> [DIRECTIONS]
Lines containing the string "link" are to be collected in full.

> [SUPPLIED MATERIAL]
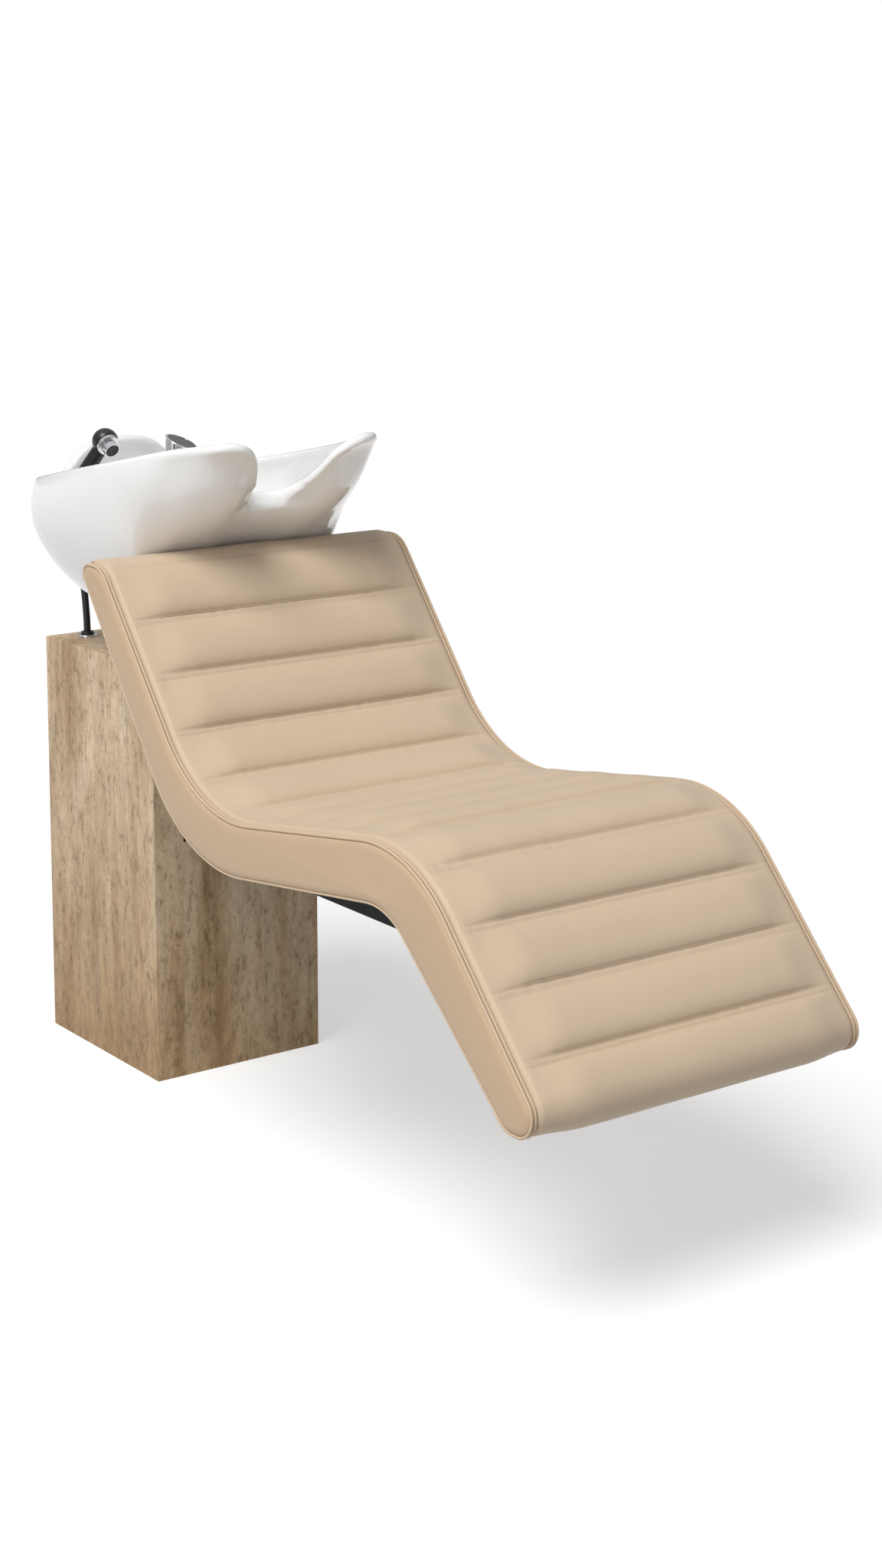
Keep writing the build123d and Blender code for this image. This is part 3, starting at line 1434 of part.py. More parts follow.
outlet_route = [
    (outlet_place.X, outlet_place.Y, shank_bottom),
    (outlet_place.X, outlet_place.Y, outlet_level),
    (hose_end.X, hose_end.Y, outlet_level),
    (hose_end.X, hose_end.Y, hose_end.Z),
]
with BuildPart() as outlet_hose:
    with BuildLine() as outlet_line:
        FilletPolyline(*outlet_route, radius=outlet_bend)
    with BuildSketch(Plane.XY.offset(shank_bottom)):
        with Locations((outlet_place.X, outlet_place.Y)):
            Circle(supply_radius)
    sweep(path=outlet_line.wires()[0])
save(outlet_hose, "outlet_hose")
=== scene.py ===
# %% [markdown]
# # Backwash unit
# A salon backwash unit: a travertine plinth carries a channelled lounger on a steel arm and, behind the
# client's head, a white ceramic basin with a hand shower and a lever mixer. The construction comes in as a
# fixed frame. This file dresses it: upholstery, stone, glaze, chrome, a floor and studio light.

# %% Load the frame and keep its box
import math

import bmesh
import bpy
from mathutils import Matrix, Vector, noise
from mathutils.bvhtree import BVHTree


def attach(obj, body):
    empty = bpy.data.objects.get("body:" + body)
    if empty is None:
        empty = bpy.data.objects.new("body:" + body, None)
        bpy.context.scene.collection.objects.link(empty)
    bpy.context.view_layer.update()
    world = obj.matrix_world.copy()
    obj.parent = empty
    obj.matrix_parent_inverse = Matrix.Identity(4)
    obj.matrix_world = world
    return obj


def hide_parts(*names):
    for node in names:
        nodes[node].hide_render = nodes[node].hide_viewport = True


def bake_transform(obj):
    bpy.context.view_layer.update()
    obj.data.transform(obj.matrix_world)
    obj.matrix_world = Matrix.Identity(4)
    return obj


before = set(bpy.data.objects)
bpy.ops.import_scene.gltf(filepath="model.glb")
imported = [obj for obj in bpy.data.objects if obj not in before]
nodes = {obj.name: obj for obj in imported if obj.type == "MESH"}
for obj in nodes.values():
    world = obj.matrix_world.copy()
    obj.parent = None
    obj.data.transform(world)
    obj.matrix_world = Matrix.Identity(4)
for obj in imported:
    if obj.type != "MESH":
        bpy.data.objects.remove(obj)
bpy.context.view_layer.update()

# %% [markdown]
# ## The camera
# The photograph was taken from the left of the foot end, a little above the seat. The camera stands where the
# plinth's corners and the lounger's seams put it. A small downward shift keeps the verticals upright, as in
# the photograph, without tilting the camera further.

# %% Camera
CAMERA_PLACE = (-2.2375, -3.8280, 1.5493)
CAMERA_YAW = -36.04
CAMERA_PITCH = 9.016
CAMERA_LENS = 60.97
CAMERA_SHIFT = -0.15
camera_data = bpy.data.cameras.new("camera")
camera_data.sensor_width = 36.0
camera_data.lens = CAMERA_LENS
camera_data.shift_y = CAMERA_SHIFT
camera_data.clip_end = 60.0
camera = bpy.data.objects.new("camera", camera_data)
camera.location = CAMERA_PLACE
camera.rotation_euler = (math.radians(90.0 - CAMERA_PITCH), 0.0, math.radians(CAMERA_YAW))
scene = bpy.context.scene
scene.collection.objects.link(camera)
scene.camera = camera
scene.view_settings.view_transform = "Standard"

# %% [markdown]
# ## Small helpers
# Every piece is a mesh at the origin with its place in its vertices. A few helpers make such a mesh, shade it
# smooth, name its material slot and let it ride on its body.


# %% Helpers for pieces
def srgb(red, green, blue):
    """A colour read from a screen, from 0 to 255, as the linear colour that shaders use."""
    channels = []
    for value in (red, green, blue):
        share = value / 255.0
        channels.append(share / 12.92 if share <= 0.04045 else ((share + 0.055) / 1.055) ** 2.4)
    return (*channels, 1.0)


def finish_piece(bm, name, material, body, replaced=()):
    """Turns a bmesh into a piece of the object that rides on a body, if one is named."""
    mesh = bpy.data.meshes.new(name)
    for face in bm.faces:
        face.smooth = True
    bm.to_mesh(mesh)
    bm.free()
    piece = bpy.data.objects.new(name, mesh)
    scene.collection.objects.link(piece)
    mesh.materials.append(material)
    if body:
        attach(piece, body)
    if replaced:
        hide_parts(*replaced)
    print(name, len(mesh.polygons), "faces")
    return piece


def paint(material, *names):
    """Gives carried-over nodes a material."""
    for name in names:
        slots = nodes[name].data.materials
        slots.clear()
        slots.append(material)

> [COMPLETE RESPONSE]
        bpy.context.scene.collection.objects.link(empty)
scene.collection.objects.link(camera)
    scene.collection.objects.link(piece)